### Your instructions
Reproduce precisely the lines of the listing below, starting with the line that contains "for name, table in" and stopping after the line that contains "bpy.context.scene.collection.objects.link(empty)"; include nothing else.

[START OF Supplied data]

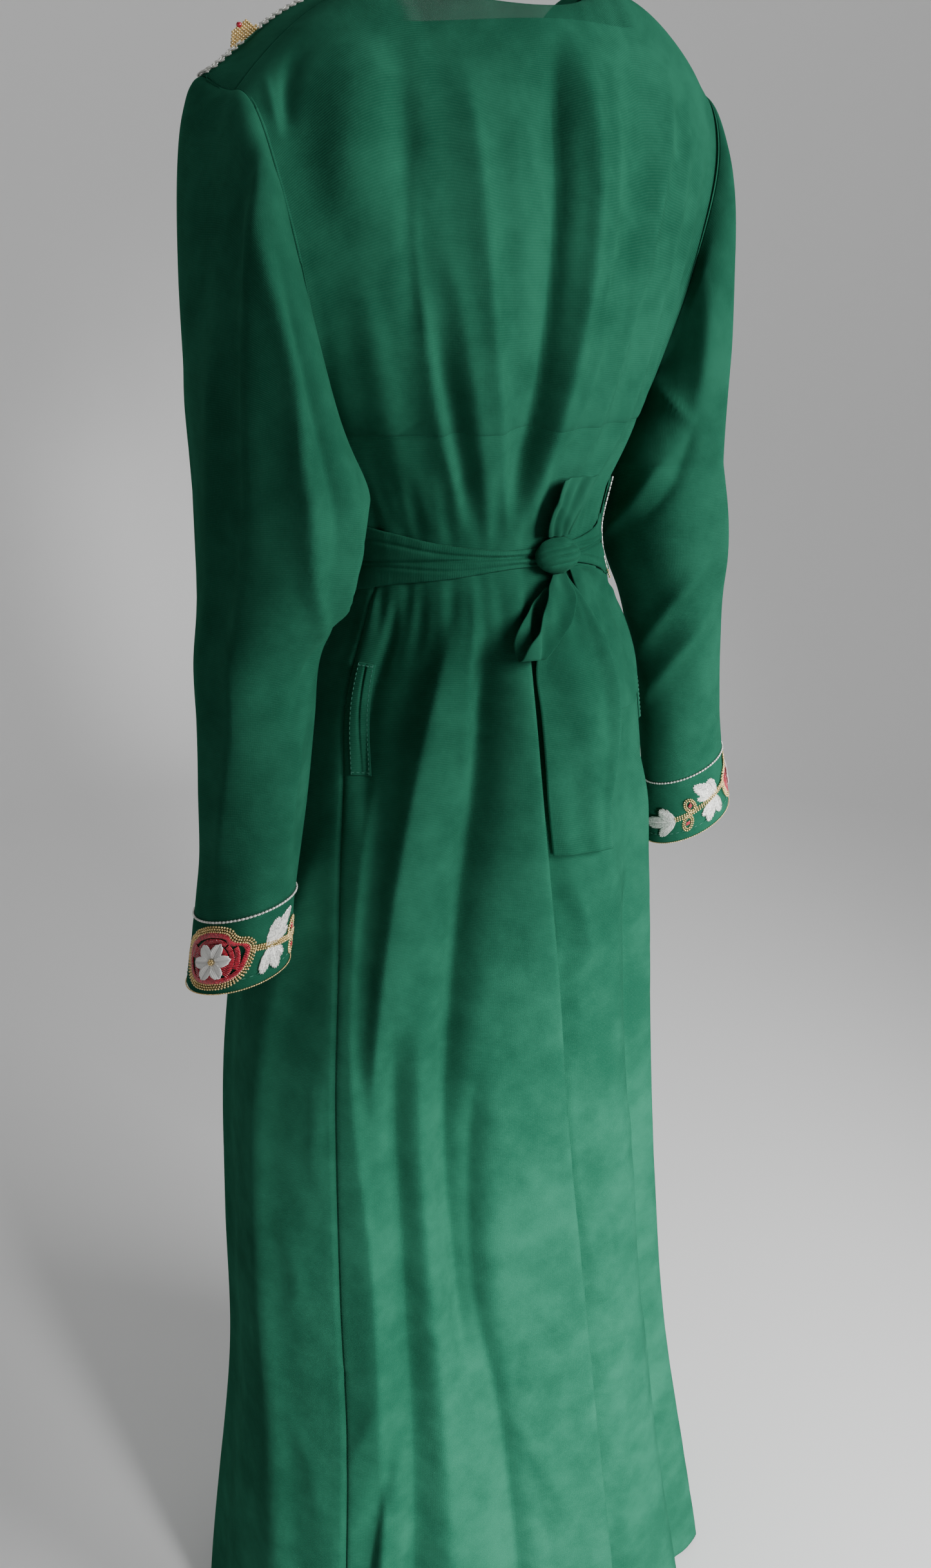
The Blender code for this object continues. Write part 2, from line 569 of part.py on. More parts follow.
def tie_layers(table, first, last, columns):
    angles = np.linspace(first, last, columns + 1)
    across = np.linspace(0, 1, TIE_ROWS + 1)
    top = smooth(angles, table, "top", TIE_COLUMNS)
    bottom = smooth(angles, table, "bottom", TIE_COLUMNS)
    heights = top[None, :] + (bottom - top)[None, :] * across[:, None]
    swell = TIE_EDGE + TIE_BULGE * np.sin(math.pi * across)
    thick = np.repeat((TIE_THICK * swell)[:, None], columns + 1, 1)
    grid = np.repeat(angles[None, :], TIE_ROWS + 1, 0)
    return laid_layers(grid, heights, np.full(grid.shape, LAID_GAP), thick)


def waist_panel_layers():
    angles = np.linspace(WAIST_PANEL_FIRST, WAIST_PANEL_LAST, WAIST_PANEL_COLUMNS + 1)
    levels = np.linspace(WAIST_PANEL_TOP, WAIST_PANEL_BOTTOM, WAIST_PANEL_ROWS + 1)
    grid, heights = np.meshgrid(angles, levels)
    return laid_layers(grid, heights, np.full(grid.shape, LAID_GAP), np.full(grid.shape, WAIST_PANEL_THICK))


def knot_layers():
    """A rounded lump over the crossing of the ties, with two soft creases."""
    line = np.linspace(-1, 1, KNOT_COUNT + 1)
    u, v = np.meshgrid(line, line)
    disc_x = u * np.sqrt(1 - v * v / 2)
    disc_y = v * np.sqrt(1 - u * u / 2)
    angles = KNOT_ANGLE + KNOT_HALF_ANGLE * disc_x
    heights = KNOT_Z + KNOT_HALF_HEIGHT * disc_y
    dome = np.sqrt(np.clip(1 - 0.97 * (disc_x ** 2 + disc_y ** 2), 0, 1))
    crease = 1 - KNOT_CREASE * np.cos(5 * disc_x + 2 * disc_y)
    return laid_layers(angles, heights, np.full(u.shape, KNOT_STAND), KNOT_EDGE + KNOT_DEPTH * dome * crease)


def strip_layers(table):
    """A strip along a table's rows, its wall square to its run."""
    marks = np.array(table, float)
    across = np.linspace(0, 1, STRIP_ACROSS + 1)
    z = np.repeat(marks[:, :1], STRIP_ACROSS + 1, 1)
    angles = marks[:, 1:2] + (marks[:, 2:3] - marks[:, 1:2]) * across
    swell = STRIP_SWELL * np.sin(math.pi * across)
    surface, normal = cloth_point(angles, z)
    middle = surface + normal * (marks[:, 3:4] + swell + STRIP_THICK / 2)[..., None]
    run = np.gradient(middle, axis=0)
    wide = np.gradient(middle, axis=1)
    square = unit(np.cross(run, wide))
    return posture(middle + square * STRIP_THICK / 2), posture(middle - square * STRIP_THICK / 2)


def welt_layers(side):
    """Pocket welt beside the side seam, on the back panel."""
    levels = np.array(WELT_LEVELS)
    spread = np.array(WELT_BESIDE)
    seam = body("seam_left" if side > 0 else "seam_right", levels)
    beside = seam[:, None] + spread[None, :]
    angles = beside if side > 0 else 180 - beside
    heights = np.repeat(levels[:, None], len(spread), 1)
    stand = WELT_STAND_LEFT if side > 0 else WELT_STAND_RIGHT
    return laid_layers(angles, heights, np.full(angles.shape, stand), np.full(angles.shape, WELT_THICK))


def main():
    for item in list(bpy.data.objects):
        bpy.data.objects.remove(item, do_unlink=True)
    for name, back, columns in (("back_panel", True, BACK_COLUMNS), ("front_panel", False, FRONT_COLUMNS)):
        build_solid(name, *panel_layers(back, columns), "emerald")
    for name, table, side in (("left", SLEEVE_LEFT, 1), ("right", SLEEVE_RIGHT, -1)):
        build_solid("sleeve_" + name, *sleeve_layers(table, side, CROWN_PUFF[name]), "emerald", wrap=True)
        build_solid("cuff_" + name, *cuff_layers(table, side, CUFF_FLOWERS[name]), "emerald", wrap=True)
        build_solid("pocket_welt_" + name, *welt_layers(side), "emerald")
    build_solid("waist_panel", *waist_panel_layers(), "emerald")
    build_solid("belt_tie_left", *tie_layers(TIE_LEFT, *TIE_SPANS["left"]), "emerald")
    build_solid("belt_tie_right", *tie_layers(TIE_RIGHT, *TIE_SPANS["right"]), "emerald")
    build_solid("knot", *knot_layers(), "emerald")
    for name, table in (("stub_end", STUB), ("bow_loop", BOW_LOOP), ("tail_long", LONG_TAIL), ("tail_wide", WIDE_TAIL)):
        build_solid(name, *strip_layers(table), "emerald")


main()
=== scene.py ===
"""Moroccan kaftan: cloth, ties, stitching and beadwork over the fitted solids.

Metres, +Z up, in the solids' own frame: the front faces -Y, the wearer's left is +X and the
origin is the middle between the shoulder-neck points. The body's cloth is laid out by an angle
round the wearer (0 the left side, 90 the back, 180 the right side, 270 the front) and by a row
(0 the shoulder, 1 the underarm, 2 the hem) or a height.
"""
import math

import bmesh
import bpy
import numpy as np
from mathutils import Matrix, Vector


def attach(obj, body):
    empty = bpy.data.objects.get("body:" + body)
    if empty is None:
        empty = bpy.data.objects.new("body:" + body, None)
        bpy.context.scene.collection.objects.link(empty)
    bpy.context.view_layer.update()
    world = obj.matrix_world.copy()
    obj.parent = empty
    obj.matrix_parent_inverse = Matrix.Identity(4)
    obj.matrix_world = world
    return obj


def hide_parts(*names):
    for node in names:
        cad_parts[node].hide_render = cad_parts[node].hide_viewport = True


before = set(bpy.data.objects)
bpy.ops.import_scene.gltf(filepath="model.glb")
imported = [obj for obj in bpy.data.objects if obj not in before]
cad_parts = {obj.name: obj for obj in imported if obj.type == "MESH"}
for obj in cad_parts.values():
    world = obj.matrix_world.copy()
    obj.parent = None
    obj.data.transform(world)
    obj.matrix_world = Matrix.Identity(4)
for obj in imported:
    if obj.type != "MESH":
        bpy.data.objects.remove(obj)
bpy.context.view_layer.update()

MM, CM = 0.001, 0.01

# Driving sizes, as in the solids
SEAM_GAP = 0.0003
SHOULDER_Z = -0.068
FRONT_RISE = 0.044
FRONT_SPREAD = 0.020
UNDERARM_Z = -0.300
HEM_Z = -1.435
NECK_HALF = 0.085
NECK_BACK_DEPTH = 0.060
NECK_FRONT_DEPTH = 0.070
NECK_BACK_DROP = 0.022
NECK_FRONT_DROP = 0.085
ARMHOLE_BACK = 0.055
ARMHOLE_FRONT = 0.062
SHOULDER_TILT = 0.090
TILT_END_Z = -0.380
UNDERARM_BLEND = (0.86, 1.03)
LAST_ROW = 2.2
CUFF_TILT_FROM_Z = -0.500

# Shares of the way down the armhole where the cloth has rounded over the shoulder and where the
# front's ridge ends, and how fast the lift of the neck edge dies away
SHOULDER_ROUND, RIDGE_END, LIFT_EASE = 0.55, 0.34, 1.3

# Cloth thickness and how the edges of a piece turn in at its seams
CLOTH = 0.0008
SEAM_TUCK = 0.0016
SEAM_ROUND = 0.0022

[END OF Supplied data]
[START OF Supplied data]

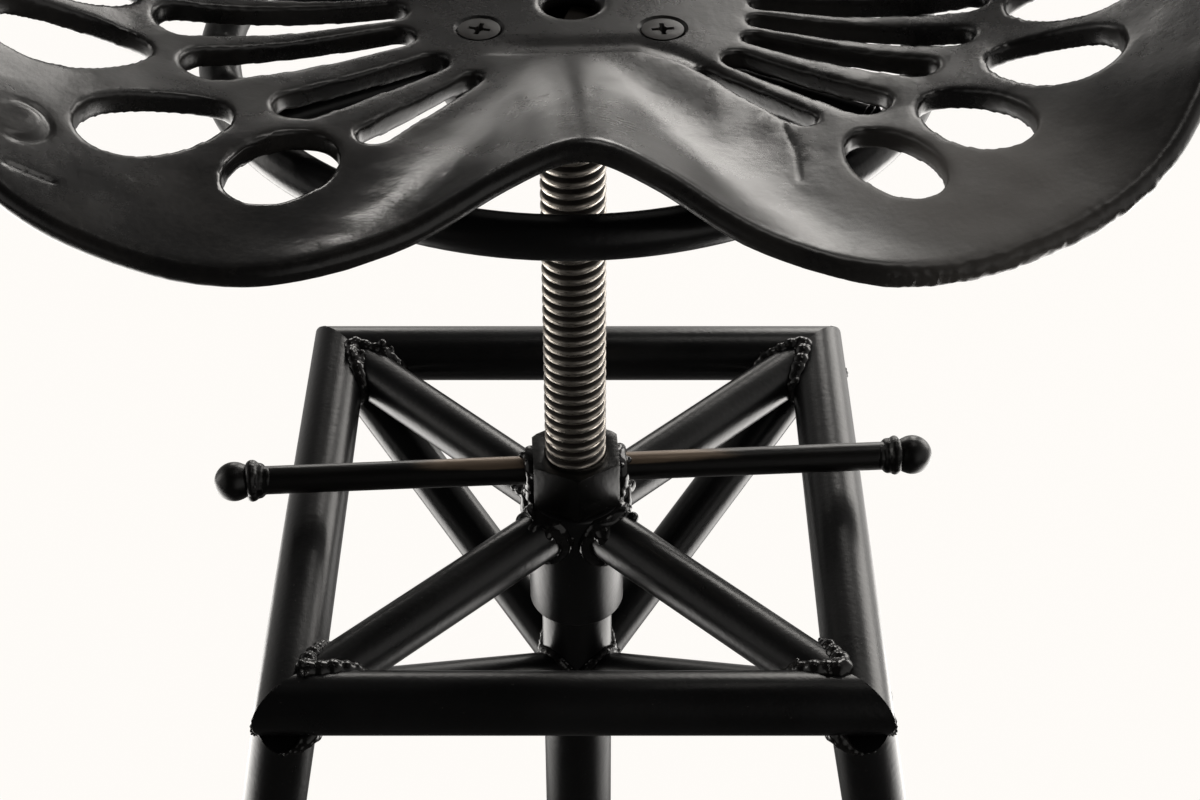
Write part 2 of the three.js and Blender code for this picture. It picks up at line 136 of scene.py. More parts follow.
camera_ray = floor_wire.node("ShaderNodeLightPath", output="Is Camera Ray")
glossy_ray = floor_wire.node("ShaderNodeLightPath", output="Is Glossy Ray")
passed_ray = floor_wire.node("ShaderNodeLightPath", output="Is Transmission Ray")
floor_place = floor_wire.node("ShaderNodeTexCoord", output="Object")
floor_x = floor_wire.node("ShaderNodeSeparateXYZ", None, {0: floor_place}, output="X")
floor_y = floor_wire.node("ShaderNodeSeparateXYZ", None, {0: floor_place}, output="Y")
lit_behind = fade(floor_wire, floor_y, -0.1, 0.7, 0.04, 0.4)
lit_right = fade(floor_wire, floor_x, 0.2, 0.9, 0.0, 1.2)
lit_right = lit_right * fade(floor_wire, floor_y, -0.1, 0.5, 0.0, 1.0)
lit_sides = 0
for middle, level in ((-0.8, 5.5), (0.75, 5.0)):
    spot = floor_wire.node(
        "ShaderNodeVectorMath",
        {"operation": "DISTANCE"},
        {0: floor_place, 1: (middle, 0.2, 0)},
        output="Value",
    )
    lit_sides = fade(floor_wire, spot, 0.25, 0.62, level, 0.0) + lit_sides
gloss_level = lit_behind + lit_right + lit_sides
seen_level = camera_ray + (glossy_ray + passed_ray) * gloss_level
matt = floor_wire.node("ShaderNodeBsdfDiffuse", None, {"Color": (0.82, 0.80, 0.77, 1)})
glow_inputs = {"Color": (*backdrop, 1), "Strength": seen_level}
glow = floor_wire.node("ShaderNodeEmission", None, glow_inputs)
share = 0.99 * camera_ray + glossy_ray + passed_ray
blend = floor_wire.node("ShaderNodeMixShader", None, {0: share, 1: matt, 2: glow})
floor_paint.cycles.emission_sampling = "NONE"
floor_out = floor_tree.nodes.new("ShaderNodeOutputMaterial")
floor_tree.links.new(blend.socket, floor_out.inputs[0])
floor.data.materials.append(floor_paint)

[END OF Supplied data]

### Solution to this problem
    for name, table in (("stub_end", STUB), ("bow_loop", BOW_LOOP), ("tail_long", LONG_TAIL), ("tail_wide", WIDE_TAIL)):
        build_solid(name, *strip_layers(table), "emerald")


main()
=== scene.py ===
"""Moroccan kaftan: cloth, ties, stitching and beadwork over the fitted solids.

Metres, +Z up, in the solids' own frame: the front faces -Y, the wearer's left is +X and the
origin is the middle between the shoulder-neck points. The body's cloth is laid out by an angle
round the wearer (0 the left side, 90 the back, 180 the right side, 270 the front) and by a row
(0 the shoulder, 1 the underarm, 2 the hem) or a height.
"""
import math

import bmesh
import bpy
import numpy as np
from mathutils import Matrix, Vector


def attach(obj, body):
    empty = bpy.data.objects.get("body:" + body)
    if empty is None:
        empty = bpy.data.objects.new("body:" + body, None)
        bpy.context.scene.collection.objects.link(empty)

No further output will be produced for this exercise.